Но должно же быть какое-то объяснение тому факту, что эта «кучка профессиональных революционеров» имела большинство в Советах по всей России?
Уникальное по темпам развитие капитализма в стране на рубеже XIX‑XX веков — еще один важный «мистический» тезис, из которого прямо вытекает: в Октябре страна свернула со столбовой дороги цивилизации, пошла по тупиковому пути. Научный руководитель факультета политологии Высшей школы экономики Марк Урнов заявляет: «Россия перед революцией, как известно, развивалась бешеными темпами, создавалась мощная промышленность, вплетенная в мировое хозяйство, и возникали образцовые фигуры российских предпринимателей… Не только крупная промышленность, не только высокие заработные платы… В России никогда рабочие не получали относительно столько при советской власти, сколько они получали при капитализме!»
[7]
Картину портит лишь один, зато неоспоримый и очень принципиальный исторический факт: три последовательные революции потрясли страну в первые два десятилетия XX века. Что они представляли собой — заговор? Или, такие объяснения тоже приходится слышать, сытый бунт? История рисует нам несколько иную картину (подробнее об этом в моей работе «Сумерки Российской империи» — М.: «Вече», 2011). Но в этом случае нужно разобраться, что случилось с российским капитализмом? Как от интенсивного роста начала века он скатился до разрухи конца 1916 — начала 1917‑го годов? Кто или что явилось причиной краха? И более того — существовал ли в России капитализм, или мы втискиваем в рамки привычных определений совершенно иную сущность?
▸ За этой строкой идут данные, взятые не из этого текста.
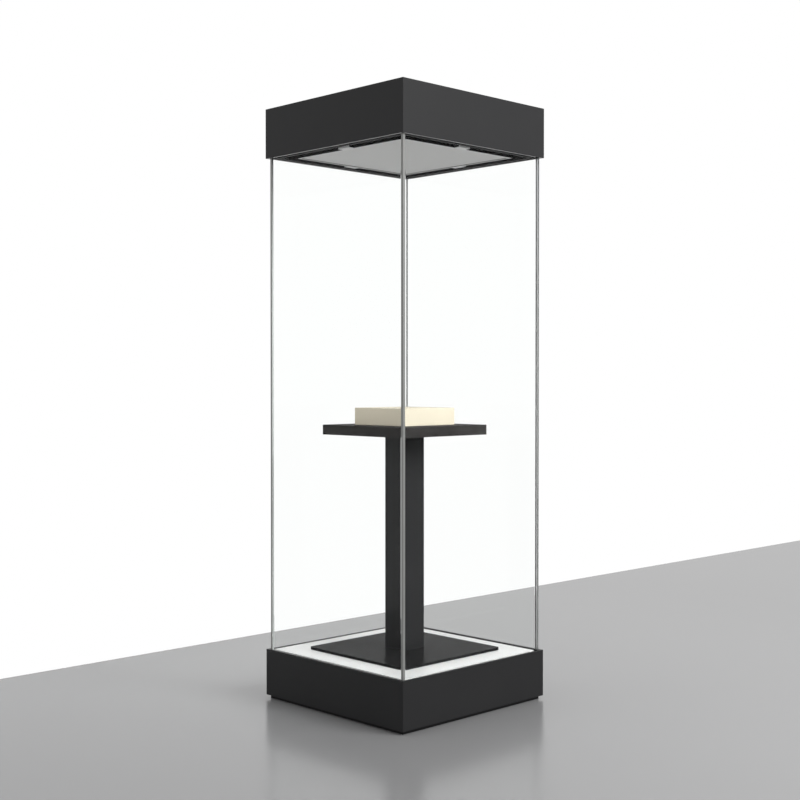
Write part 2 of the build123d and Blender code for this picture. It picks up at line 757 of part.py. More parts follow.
with BuildPart() as pedestal_column:
    square_block(column_side / 2, column_bottom, shelf_bottom)
    fillet(pedestal_column.edges().filter_by(Axis.Z), radius=small_edge)
    square_block(column_side / 2 - column_wall, column_bottom + column_end_plate,
                 shelf_bottom - column_end_plate, Mode.SUBTRACT)
    upright(0, 0, vent_radius, column_bottom, column_bottom + column_end_plate, Mode.SUBTRACT)
    for x in (-screw_spacing / 2, screw_spacing / 2):
        for y in (-screw_spacing / 2, screw_spacing / 2):
            upright(x, y, screw_radius, column_bottom, column_bottom + column_end_plate, Mode.SUBTRACT)
            upright(x, y, screw_radius, shelf_bottom - column_end_plate, shelf_bottom, Mode.SUBTRACT)
write_piece(pedestal_column, "pedestal_column")

with BuildPart() as shelf_board:
    square_block(shelf_side / 2, shelf_bottom, shelf_top)
    chamfer(shelf_board.edges(), length=small_edge)
    with Locations((0, 0, shelf_top)):
        with GridLocations(screw_spacing, screw_spacing, 2, 2):
            CounterSinkHole(screw_radius + screw_clearance, screw_head_radius + screw_clearance,
                            depth=shelf_thickness, counter_sink_angle=90)
write_piece(shelf_board, "shelf_board")

with BuildPart() as pedestal_screws:
    head = screw_head_radius - screw_radius
    for x in (-screw_spacing / 2, screw_spacing / 2):
        for y in (-screw_spacing / 2, screw_spacing / 2):
            upright(x, y, screw_radius, base_height, column_bottom + column_end_plate)
            upright(x, y, screw_radius, shelf_bottom - column_end_plate, shelf_top)
            with Locations((x, y, base_height + head / 2)):
                Cone(screw_head_radius, screw_radius, head)
            with Locations((x, y, shelf_top - head / 2)):
                Cone(screw_radius, screw_head_radius, head)
write_piece(pedestal_screws, "pedestal_screws")

with BuildPart() as riser_block:
    square_block(riser_side / 2, shelf_top, shelf_top + riser_height)
    chamfer(riser_block.edges(), length=small_edge)
write_piece(riser_block, "riser_block")
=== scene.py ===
from math import radians

import bmesh
import bpy
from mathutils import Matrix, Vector


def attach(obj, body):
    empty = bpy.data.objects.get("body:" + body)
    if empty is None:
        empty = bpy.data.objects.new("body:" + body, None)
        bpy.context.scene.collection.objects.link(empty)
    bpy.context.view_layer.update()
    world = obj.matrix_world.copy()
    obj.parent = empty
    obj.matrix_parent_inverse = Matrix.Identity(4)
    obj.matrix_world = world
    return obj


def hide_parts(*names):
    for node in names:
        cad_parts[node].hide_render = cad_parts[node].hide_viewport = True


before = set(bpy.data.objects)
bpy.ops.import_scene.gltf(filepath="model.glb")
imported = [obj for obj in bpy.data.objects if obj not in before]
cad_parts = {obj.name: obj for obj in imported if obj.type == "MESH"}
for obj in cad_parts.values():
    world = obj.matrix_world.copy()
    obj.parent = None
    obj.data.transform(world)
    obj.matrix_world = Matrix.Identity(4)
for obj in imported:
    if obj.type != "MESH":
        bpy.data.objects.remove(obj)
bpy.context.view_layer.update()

# A square showcase on the floor: black base and canopy, four panes, a pedestal with a riser.
# Sizes below are in millimetres in the case's own frame, +Z up, front towards -Y.
mm = 0.001
midHeight = 900  # the top copies of the door's parts mirror about this height
straight = 0.99  # share of a normal or an edge along an axis when it lies straight along it
facing = 0.5  # share above which a face counts as looking that way
nearFace = 0.05  # distance within which a face's middle lies in a level
softening = {"sharpFrom": 35, "smoothTo": 50}  # degrees between faces


# Small tools for modelling

def stopEditing():
    if bpy.context.mode != "OBJECT":
        bpy.ops.object.mode_set(mode="OBJECT")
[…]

Советская историография развивалась под существенным гнетом идеологии, в частности, будучи вынуждена трактовать исторические события в рамках марксистско-ленинской теории. Неверным было бы сказать, что сегодня знак просто изменен на противоположный. В современной России отсутствует сколько-нибудь четко сформулированная идеология, что приводит в нашем случае к катастрофическим результатам: легитимация развала советского строя осуществляется через его тотальное очернение и отрицание. Бессмысленно даже и в академической дискуссии поднимать вопрос о причинах катастрофы 1991 года — с вероятностью, близкой к 100 процентам, в ответ будет озвучено ритуальное «система была нежизнеспособна».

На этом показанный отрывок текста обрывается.